I quickly realized that I could not continue this consultation with things in this state. The wheelchair was rolling in vomit. I excused myself to find one of the cleaners.
Well I found them, but both cleaners were having their lunch in the kitchen. One asked me to relocate because they would not be coming right away. I had no choice. I could not talk to these people while staring at and smelling vomit.
(It is only when everything was over and I was recounting the events to some nurses later that they pointed out to me a few spots of vomitus on my pants. Of course I was disgusted and did a make-shift cleaning. I couldn’t wait to fling those filthy trousers to be washed.)
At the time I felt all clean, though. But I had to ask someone to leave a room for me to use it. A clerk was using one of the doctors’ offices as we are short of doctors this month so I borrowed that room and the relatives wheeled the patient over.

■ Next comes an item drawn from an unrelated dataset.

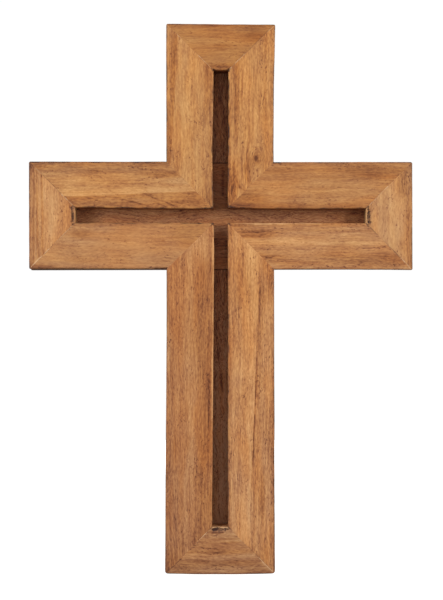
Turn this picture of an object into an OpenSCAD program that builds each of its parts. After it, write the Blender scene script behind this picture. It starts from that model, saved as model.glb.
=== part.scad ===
// Wall cross built up from two cross-lapped core boards and twelve mitred face boards.
// The face boards stand back from the centre lines, so they leave a deep narrow groove
// down the middle of every arm. The frame is +Z up, with the wall plane at y = 0 and the
// front towards -Y. The origin is the middle of the crossing, on the wall plane.

/* [Cross] */
// Overall height
cross_h = 300; // [260:1:400]
// Length of the upper, left and right arms, measured out from the crossing
arm_l = 75; // [70:0.5:95]
// Width of each face board
board_w = 25.4; // [24:0.1:32]
// Width of the groove in the front
groove_w = 8.2; // [5:0.1:14]

/* [Thicknesses] */
// Thickness of the face boards, which is also the depth of the groove
face_t = 12; // [10:0.5:18]
// Thickness of the core boards
core_t = 8; // [7:0.5:12]

/* [Eased edges] */
// Radius of the arris round the outside of the front
outer_arris = 1.2; // [0.5:0.1:2]
// Radius of the arris along the groove
groove_arris = 0.5; // [0.3:0.1:1.5]

/* [Brads] */
// Diameter of a brad's shank
brad_d = 1.2; // [0.9:0.1:1.4]
// Length of a brad
brad_l = 15; // [13:0.5:16]

/* [Keyhole hanger] */
// Distance from the top of the cross to the middle of the hanger plate
hanger_drop = 20.5; // [19:0.5:30]
// Diameter of the hole that a wall screw's head goes in by
entry_d = 9; // [8:0.1:9.5]
// Width of the slot that the wall screw's shank rides up
slot_w = 4.6; // [3.6:0.1:5.2]

/* [Hidden] */
$fn = 48;
half_groove = groove_w / 2;
half_arm = half_groove + board_w;                // half the width of every arm
top_reach = half_arm + arm_l;                    // centre to the end of a short arm
foot_reach = cross_h - top_reach;                // centre to the foot
front_y = -(core_t + face_t);

brad_edge = 6;                                   // from a brad to the arm's outer edge
brad_near = 9;                                   // from the crossing to the first brad
brad_far = 12;                                   // from the last brad to the groove's end
brad_head_d = 2.2;
brad_head_t = 0.7;
brad_set = 0.2;                                  // how deep the heads are punched in
brad_point = 1.5;

plate_h = 22;
plate_w = 2 * (half_arm - brad_edge) - 3;        // clear of the brads on both sides
plate_t = 1.5;
recess_gap = 0.3;                                // all round the plate in its recess
entry_z = -4;                                    // entry hole, from the plate's middle
slot_top_z = 5;                                  // round end of the slot, the same way
pocket_d = 10.6;                                 // room for the wall screw's head
pocket_t = 6.2;                                  // depth of that room from the wall plane
hanger_z = top_reach - hanger_drop;
screw_x = plate_w / 2 - 6;
screw_head_d = 5.8;
screw_head_t = 1.4;
screw_shank_d = 2.6;
screw_l = 12;
screw_point = 2.5;
screw_cross_w = 0.8;                             // blades of the cross recess in its head
screw_cross_l = 3;
screw_cross_t = 0.9;
through = 1;                                     // extra length of a cutter past a face

// Turn of each arm about the y axis, from pointing up
UP = 0;
RIGHT = 90;
DOWN = 180;
LEFT = -90;
ON_LEFT = -1;
ON_RIGHT = 1;

function reach(turn) = turn == DOWN ? foot_reach : top_reach;
function brads_per_side(turn) = turn == DOWN ? 3 : 2;

// Places where brads stand in one arm that points up: [x, z]
function side_brads(turn, side) =
    let (first = half_arm + brad_near,
         last = reach(turn) - board_w - brad_far,
         count = brads_per_side(turn))
    [for (i = [0 : count - 1])
        [side * (half_arm - brad_edge), first + i * (last - first) / (count - 1)]];
function end_brads(turn) =
    [for (side = [-1, 1]) [side * half_arm * 0.4, reach(turn) - brad_edge]];
function arm_brads(turn) =
    concat(side_brads(turn, ON_LEFT), side_brads(turn, ON_RIGHT), end_brads(turn));

// What rounds off a square corner at the origin whose solid side is -x and -y
module corner_cut(r) {
    translate([-r, -r]) difference() {
        square(r + through);
        circle(r);
    }
}

// Cross-section of a face board: x from the groove out, y from the core to the front
module board_section() {
    difference() {
        translate([0, front_y]) square([board_w, face_t]);
        translate([board_w, front_y]) mirror([0, 1]) corner_cut(outer_arris);
        translate([0, front_y]) rotate(180) corner_cut(groove_arris);
    }
}

// A slab of the face layer over an outline in the plane of the wall
module face_slab(outline) {
    translate([0, -core_t, 0]) rotate([90, 0, 0]) linear_extrude(face_t) polygon(outline);
}

// A brad at [x, z], head on the wall side
module brad(place) {
    translate([place[0], -brad_set, place[1]]) rotate([90, 0, 0]) {
        cylinder(d = brad_head_d, h = brad_head_t);
        cylinder(d = brad_d, h = brad_l - brad_point);
        translate([0, 0, brad_l - brad_point])
            cylinder(d1 = brad_d, d2 = 0.2, h = brad_point);
    }
}

// The hole a punched-in brad leaves
module brad_hole(place) {
    brad(place);
    translate([place[0], through, place[1]]) rotate([90, 0, 0])
        cylinder(d = brad_head_d, h = through + brad_set);
}

// Face board along one side of the arm, mitred into its neighbours at both ends
module side_board(turn, side) {
    end = reach(turn);
    color("peru") rotate([0, turn, 0]) difference() {
        mirror([side == ON_LEFT ? 1 : 0, 0, 0]) intersection() {
            translate([half_groove, 0, 0]) linear_extrude(end) board_section();
            face_slab([
                [half_groove, half_groove], [half_arm, half_arm],
                [half_arm, end], [half_groove, end - board_w]
            ]);
        }
        for (place = side_brads(turn, side)) brad(place);
        if (turn == UP) hanger_screw_bodies();
    }
}

// Face board across the end of the arm
module end_board(turn) {
    end = reach(turn);
    color("peru") rotate([0, turn, 0]) difference() {
        intersection() {
            translate([half_arm, 0, end - board_w]) rotate([0, -90, 0])
                linear_extrude(2 * half_arm) board_section();
            face_slab([
                [-half_groove, end - board_w], [half_groove, end - board_w],
                [half_arm, end], [-half_arm, end]
            ]);
        }
        for (place = end_brads(turn)) brad(place);
    }
}

module arm_brad_set(turn) {
    color("dimgray") rotate([0, turn, 0]) for (place = arm_brads(turn)) brad(place);
}

// Round-ended slab in the plane of the wall: length along x or z, from the wall plane in
module oblong(length, width, depth, upright = false) {
    rotate([90, upright ? 90 : 0, 0]) linear_extrude(depth) union() {
        square([length - width, width], center = true);
        for (side = [-1, 1]) translate([side * (length - width) / 2, 0]) circle(d = width);
    }
}

module screw_seat() {
    rotate([90, 0, 0]) cylinder(d1 = screw_head_d, d2 = screw_shank_d, h = screw_head_t);
}

// Recess for the plate, room for the wall screw's head behind it, and two screw holes
module hanger_cut() {
    translate([0, through, hanger_z])
        oblong(plate_w + 2 * recess_gap, plate_h + 2 * recess_gap, through + plate_t);
    translate([0, 0, hanger_z + (entry_z + slot_top_z) / 2])
        oblong(slot_top_z - entry_z + pocket_d, pocket_d, pocket_t, upright = true);
    hanger_screw_bodies();
}

module hanger_screw_bodies() {
    for (side = [-1, 1]) translate([side * screw_x, 0, hanger_z]) screw_body();
}

module screw_body() {
    screw_seat();
    rotate([90, 0, 0]) {
        cylinder(d = screw_shank_d, h = screw_l - screw_point);
        translate([0, 0, screw_l - screw_point])
            cylinder(d1 = screw_shank_d, d2 = 0.3, h = screw_point);
    }
}

module hanger_screw(side) {
    color("silver") translate([side * screw_x, 0, hanger_z]) difference() {
        screw_body();
        for (turn = [0, 90]) rotate([0, turn, 0])
            translate([-screw_cross_l / 2, -screw_cross_t, -screw_cross_w / 2])
                cube([screw_cross_l, screw_cross_t + through, screw_cross_w]);
    }
}

module keyhole_hanger_plate() {
    color("silver") translate([0, 0, hanger_z]) difference() {
        oblong(plate_w, plate_h, plate_t);
        translate([0, through, entry_z]) rotate([90, 0, 0])
            cylinder(d = entry_d, h = plate_t + 2 * through);
        translate([-slot_w / 2, -plate_t - through, entry_z])
            cube([slot_w, plate_t + 2 * through, slot_top_z - entry_z]);
        translate([0, through, slot_top_z]) rotate([90, 0, 0])
            cylinder(d = slot_w, h = plate_t + 2 * through);
        for (side = [-1, 1]) translate([side * screw_x, 0, 0]) {
            screw_seat();
            translate([0, through, 0]) rotate([90, 0, 0])
                cylinder(d = screw_shank_d, h = plate_t + 2 * through);
        }
    }
}

// Upright of the core, halved in front where the crossbar laps it
module core_upright() {
    color("saddlebrown") difference() {
        translate([-half_arm, -core_t, -foot_reach]) cube([2 * half_arm, core_t, cross_h]);
        translate([-half_arm - through, -core_t - through, -half_arm])
            cube([2 * (half_arm + through), core_t / 2 + through, 2 * half_arm]);
        hanger_cut();
        for (turn = [UP, DOWN]) rotate([0, turn, 0])
            for (place = arm_brads(turn)) brad_hole(place);
    }
}

// Crossbar of the core, halved behind where it laps the upright
module core_crossbar() {
    color("saddlebrown") difference() {
        translate([-top_reach, -core_t, -half_arm]) cube([2 * top_reach, core_t, 2 * half_arm]);
        translate([-half_arm, -core_t / 2, -half_arm - through])
            cube([2 * half_arm, core_t / 2 + through, 2 * (half_arm + through)]);
        for (turn = [LEFT, RIGHT]) rotate([0, turn, 0])
            for (place = arm_brads(turn)) brad_hole(place);
    }
}

core_upright();
core_crossbar();
side_board(UP, ON_LEFT);  // upper_arm_left_board
side_board(UP, ON_RIGHT);  // upper_arm_right_board
end_board(UP);  // upper_arm_end_board
side_board(LEFT, ON_RIGHT);  // left_arm_top_board
side_board(LEFT, ON_LEFT);  // left_arm_bottom_board
end_board(LEFT);  // left_arm_end_board
side_board(RIGHT, ON_LEFT);  // right_arm_top_board
side_board(RIGHT, ON_RIGHT);  // right_arm_bottom_board
end_board(RIGHT);  // right_arm_end_board
side_board(DOWN, ON_RIGHT);  // lower_arm_left_board
side_board(DOWN, ON_LEFT);  // lower_arm_right_board
end_board(DOWN);  // foot_board
arm_brad_set(UP);  // upper_arm_brads
arm_brad_set(LEFT);  // left_arm_brads
arm_brad_set(RIGHT);  // right_arm_brads
arm_brad_set(DOWN);  // lower_arm_brads
keyhole_hanger_plate();
hanger_screw(-1);  // hanger_screw_left
hanger_screw(1);  // hanger_screw_right
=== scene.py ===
"""Looks of the wooden wall cross: worn mitred boards, dark groove and hanger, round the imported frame.

Board coordinates are in millimetres: along the grain from the middle of the crossing, across the
board from the groove to the outer edge, and deep from the front face to the back.
"""

import math

import bpy
import numpy as np
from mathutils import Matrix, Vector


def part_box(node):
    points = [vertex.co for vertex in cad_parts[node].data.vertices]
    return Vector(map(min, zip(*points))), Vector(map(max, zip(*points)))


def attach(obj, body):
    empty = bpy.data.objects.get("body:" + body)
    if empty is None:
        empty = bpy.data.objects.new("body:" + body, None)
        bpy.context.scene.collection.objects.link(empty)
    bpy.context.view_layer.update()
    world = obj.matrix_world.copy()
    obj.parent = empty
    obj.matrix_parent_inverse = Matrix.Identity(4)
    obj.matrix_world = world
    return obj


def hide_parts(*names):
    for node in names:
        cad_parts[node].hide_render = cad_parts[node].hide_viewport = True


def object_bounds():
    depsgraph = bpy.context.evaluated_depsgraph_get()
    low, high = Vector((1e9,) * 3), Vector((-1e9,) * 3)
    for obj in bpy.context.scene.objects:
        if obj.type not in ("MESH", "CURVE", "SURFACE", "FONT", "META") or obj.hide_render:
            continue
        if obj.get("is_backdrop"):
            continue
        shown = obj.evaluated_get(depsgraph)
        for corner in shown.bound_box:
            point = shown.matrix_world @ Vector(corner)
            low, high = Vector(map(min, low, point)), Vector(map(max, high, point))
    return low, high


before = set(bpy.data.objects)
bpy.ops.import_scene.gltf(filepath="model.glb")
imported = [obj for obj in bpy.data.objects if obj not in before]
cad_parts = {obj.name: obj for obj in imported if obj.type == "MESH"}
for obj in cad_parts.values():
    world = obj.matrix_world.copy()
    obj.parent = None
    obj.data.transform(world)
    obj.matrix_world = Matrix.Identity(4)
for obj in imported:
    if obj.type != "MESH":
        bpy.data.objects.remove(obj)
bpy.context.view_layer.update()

MM = 0.001


# ---------------------------------------------------------------- sizes, all from the frame

def box_mm(node):
    low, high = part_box(node)
    return np.array(low) / MM, np.array(high) / MM


BOARD_LOW, BOARD_HIGH = box_mm("upper_arm_right_board")
HALF_GROOVE = BOARD_LOW[0]
HALF_ARM = BOARD_HIGH[0]
FRONT_Y = BOARD_LOW[1]
CORE_Y = BOARD_HIGH[1]
TOP_REACH = BOARD_HIGH[2]
FOOT_REACH = -box_mm("foot_board")[0][2]
BOARD_W = HALF_ARM - HALF_GROOVE
FACE_T = CORE_Y - FRONT_Y

ARM_TURN = {"upper": 0, "right": 90, "lower": 180, "left": -90}
REACH = {"upper": TOP_REACH, "right": TOP_REACH, "lower": FOOT_REACH, "left": TOP_REACH}

# Rounding of a face board's edges, and of the corners of the outline.
OUTER_ARRIS = 0.65
GROOVE_ARRIS = 0.45
BACK_EASE = 0.3
CORNER_R = 0.9
FOOT_CORNER_R = 1.5

# Distances between the points of a face board's mesh: close along the groove's lip, where it is
# chipped, then wider over the face, down the sides and across the hidden back.
LIP_W = 2
LIP_STEP = 0.15
FACE_STEP = 0.5
SIDE_STEP = 0.75
BACK_STEP = 4.0
ARRIS_STEPS = 5
LEAST_GAP = 0.2


# ---------------------------------------------------------------- small numeric tools

def smooth(low, high, x):
    """0 at low and 1 at high, with a soft start and end. low may be the larger of the two."""
    t = np.clip((x - low) / (high - low), 0, 1)
    return t * t * (3 - 2 * t)


HASH_PRIMES = (374761393, 668265263, 1442695041)
HASH_MIX = 1274126177
HASH_BITS = 0xFFFFFFFF


def hashed(ix, iy, iz, seed):
    """A fixed value from -1 to 1 for every cell of a lattice."""
    n = (ix * HASH_PRIMES[0] + iy * HASH_PRIMES[1] + iz * HASH_PRIMES[2] + seed * HASH_MIX) & HASH_BITS
    n = ((n ^ (n >> 13)) * HASH_MIX) & HASH_BITS
    return ((n ^ (n >> 16)) & 0xFFFF) / 32767.5 - 1.0


def noise(x, y, z=0.0, seed=0):
    """Smooth value noise from -1 to 1 on a unit lattice."""
    x, y, z = np.broadcast_arrays(*(np.asarray(v, float) for v in (x, y, z)))
    cells = [np.floor(v).astype(np.int64) for v in (x, y, z)]
    parts = [v - c for v, c in zip((x, y, z), cells)]
    parts = [p * p * (3 - 2 * p) for p in parts]
    total = np.zeros(x.shape)
    for i in (0, 1):
        for j in (0, 1):
            for k in (0, 1):
                weight = 1.0
                for p, corner in zip(parts, (i, j, k)):
                    weight = weight * (p if corner else 1 - p)
                total += weight * hashed(cells[0] + i, cells[1] + j, cells[2] + k, seed)
    return total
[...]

I understood from one daughter that it was whilst the patient was being bathed that morning that she began complaining of feeling cold and started to shake. The shaking grew worse as the day progressed. With the vomiting she was now convinced that it could be “the virus”.
The patient had had one leg amputated earlier this year and one three years prior. They were all properly healed and there were no signs of infection on the stumps. She was diabetic of course.
Examination was otherwise normal, including the chest. I confirmed my presumptive diagnosis of a viral illness and gave her medication for vomiting (“Gravol” – dimenhydrinate), rehydration salts (Gesol) and more Paracetamol. I advised on increased fluid intake.
I was pleased with my management of the patient but I still felt a little shaken. It reminded me of other exposures I have had from one of the fattest needles ever going straight through my finger; to a needle stick injury with a confirmed HIV infected needle and my developing a fungal rash on the forehead from being kicked by a baby’s booty.
But what can I say? Every day is not the same. This one could not have been prevented but we take precautions whenever we can. Importantly, I was able to bring some assurance to this family.
I will bring you more interesting cases as I explain the some of the medicine behind it as well as the social aspects.
Life is still more than good. It is great and terrific and we must ever have gratitude that we live! Catch you later… Dr. Louella!!!